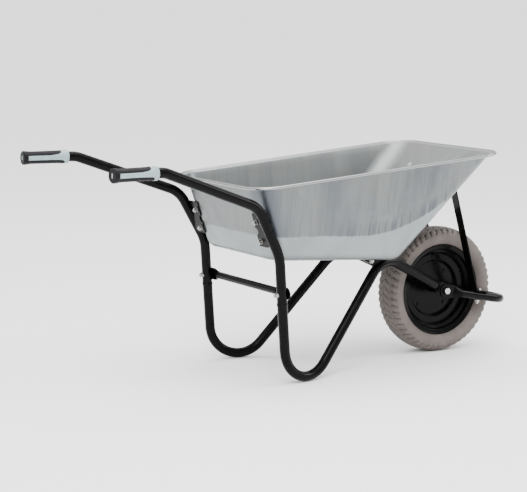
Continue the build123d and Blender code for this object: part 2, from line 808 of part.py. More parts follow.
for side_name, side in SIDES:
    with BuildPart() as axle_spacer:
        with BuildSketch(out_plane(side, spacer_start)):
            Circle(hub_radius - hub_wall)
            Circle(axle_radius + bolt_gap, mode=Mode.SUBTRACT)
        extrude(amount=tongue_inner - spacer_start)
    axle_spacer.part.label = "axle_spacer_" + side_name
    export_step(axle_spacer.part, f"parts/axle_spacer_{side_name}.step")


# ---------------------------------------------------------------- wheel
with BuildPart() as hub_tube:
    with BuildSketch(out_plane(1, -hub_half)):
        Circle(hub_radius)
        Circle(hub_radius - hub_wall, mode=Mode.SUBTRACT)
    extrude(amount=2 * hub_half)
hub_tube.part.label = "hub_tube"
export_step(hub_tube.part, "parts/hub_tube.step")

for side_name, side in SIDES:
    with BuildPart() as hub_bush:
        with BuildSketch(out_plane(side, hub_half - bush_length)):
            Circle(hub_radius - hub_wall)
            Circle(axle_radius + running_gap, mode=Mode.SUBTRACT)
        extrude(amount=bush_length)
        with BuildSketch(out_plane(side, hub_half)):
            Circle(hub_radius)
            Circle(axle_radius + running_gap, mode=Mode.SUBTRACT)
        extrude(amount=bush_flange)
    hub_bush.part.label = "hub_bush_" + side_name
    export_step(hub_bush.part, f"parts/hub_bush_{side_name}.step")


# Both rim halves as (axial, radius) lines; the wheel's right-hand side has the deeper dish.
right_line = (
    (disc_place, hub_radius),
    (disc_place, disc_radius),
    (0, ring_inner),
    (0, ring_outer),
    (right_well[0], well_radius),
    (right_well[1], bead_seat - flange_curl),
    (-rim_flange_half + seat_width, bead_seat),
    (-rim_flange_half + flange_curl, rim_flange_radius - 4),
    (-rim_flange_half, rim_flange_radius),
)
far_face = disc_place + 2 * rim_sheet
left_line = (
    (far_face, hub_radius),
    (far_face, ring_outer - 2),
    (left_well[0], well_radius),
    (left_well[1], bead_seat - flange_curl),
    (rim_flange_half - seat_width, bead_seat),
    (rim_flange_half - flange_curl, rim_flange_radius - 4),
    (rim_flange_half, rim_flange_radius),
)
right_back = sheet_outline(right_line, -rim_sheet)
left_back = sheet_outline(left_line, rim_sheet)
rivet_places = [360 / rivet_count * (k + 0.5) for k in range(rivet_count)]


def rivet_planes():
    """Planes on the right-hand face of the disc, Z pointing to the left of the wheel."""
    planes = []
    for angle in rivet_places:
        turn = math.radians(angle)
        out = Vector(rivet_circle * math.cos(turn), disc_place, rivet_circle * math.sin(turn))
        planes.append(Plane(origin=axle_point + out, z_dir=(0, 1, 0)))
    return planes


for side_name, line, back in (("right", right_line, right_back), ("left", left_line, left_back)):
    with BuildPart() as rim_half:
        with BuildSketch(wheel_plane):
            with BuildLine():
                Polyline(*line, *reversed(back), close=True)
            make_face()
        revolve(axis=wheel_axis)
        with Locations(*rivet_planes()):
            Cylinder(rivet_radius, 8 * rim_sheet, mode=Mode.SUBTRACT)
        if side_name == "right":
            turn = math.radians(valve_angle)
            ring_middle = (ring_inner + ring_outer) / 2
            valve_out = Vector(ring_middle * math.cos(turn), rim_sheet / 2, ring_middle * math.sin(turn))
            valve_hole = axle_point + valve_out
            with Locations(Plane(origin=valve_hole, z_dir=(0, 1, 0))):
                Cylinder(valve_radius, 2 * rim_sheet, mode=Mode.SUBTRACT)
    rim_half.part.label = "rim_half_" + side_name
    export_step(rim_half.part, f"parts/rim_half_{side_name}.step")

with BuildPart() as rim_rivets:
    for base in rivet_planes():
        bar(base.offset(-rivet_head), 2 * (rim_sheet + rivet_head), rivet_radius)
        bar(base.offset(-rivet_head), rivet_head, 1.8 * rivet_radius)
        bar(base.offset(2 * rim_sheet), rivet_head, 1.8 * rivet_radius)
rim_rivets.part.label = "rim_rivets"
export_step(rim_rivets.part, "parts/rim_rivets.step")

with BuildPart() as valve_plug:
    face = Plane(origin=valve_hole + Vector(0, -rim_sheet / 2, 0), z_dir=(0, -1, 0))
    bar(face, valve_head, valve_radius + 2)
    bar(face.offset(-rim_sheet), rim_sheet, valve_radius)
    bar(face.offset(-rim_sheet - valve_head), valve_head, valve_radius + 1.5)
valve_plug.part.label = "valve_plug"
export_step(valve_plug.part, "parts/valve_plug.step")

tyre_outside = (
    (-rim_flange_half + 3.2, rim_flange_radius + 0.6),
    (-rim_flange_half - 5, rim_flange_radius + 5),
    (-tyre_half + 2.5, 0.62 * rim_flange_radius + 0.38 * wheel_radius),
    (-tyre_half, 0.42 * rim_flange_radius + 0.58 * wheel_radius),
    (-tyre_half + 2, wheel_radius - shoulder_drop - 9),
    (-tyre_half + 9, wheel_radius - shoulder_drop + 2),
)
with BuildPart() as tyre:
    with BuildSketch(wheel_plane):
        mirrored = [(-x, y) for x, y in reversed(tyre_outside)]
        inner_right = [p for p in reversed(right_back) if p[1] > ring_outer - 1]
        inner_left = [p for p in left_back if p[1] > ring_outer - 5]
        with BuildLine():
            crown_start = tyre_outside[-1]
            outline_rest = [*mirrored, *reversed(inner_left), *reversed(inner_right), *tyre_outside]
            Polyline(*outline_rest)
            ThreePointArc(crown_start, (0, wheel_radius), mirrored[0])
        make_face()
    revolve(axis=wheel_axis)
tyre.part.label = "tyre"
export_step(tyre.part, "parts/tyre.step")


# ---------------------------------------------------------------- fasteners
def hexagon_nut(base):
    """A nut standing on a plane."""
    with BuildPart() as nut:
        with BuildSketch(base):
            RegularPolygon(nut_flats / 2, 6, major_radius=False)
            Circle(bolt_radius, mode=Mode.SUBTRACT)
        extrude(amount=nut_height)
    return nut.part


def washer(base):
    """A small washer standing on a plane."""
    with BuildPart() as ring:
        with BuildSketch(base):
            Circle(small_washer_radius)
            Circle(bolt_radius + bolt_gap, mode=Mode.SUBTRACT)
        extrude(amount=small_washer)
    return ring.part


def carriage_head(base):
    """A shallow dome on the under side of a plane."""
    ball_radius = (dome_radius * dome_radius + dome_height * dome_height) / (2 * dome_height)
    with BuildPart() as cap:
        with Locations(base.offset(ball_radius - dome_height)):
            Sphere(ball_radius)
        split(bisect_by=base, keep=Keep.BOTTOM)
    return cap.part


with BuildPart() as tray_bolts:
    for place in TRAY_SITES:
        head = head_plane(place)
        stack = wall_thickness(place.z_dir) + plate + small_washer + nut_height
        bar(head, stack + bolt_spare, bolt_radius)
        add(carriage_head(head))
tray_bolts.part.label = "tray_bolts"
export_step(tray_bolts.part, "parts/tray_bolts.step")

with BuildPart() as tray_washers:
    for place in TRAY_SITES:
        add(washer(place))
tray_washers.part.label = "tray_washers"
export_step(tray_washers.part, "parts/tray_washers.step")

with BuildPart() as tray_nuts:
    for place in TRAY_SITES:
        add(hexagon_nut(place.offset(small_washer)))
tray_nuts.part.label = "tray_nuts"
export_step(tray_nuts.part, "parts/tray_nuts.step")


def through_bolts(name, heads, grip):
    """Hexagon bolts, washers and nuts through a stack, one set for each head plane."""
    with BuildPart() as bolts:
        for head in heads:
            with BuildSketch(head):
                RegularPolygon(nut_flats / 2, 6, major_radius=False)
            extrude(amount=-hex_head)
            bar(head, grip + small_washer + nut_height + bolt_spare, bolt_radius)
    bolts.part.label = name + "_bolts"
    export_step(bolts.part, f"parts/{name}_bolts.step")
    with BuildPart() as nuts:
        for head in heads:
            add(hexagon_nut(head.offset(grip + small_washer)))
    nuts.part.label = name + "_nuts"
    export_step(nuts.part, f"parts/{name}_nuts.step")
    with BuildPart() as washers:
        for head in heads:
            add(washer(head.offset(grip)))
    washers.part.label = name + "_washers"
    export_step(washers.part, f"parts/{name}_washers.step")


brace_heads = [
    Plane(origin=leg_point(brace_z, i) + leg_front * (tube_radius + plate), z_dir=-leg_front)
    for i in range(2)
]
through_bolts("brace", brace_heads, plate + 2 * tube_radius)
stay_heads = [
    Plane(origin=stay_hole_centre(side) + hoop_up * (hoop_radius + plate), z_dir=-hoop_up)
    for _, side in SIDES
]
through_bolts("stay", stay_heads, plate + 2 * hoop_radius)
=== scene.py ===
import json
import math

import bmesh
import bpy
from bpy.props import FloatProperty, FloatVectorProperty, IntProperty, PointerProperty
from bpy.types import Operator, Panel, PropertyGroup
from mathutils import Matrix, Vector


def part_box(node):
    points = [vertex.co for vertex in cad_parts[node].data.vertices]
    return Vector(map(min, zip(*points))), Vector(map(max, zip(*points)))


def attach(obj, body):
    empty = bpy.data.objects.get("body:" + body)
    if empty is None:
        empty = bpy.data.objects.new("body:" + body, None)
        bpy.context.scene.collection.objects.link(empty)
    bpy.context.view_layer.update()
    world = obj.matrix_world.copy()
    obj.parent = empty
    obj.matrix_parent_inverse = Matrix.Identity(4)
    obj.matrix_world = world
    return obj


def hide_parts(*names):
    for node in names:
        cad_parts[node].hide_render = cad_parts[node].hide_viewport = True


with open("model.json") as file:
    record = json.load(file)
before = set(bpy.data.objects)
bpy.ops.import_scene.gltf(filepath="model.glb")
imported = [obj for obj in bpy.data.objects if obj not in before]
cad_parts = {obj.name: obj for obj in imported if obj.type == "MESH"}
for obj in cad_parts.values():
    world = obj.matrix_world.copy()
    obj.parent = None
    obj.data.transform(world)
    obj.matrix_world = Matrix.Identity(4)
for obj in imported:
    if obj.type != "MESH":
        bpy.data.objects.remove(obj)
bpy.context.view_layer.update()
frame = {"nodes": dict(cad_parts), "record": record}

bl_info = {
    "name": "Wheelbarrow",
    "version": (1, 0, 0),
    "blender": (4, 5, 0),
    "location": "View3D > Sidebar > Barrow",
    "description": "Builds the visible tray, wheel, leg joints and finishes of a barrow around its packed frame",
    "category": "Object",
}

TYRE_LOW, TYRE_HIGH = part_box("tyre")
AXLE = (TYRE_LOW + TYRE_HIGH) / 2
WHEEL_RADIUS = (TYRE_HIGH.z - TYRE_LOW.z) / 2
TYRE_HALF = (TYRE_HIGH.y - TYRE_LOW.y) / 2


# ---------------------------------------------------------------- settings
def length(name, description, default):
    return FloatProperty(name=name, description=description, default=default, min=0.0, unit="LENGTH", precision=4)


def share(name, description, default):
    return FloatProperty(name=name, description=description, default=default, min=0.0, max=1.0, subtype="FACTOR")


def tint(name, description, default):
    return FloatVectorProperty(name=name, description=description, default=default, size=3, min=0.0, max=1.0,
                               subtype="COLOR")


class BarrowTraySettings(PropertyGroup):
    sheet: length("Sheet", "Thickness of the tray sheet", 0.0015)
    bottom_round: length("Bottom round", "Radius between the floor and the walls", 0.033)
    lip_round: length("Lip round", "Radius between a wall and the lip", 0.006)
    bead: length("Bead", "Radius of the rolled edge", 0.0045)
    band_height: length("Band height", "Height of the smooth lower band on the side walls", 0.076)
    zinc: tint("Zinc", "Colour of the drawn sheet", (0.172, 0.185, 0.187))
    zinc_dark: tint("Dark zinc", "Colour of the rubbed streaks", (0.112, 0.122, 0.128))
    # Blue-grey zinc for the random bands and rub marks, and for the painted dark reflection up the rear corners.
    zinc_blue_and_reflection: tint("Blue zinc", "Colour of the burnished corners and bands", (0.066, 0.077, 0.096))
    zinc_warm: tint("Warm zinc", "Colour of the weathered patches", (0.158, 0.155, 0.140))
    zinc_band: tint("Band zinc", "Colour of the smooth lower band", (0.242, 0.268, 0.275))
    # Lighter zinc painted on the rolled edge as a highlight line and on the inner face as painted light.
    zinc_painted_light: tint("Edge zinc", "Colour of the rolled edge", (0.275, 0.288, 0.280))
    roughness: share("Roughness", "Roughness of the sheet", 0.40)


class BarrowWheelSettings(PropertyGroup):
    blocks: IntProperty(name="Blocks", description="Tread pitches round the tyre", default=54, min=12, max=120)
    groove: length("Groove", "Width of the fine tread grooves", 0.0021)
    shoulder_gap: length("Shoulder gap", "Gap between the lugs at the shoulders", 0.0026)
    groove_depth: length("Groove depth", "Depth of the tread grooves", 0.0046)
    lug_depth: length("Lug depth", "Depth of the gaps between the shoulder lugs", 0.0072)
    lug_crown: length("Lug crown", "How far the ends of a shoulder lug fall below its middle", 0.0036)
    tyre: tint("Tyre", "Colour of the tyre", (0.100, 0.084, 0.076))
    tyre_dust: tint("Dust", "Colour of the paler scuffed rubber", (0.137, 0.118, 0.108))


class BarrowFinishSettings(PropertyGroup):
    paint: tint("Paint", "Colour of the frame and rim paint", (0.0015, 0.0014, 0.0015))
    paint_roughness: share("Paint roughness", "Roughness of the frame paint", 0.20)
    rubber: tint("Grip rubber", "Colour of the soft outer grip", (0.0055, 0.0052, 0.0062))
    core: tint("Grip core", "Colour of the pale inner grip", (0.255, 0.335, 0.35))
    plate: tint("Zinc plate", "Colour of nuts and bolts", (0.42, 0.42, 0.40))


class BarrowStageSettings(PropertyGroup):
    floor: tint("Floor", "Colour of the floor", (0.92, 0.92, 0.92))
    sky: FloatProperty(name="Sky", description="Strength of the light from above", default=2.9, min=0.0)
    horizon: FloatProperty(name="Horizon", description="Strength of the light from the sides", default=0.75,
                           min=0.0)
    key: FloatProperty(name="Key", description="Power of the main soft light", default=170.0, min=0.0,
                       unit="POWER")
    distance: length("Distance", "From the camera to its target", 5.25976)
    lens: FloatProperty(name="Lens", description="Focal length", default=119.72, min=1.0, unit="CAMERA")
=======
### YOUR INSTRUCTIONS
Track down all lines above with the string "empty" and copy them.

### SOLUTION
    empty = bpy.data.objects.get("body:" + body)
    if empty is None:
        empty = bpy.data.objects.new("body:" + body, None)
        bpy.context.scene.collection.objects.link(empty)
    obj.parent = empty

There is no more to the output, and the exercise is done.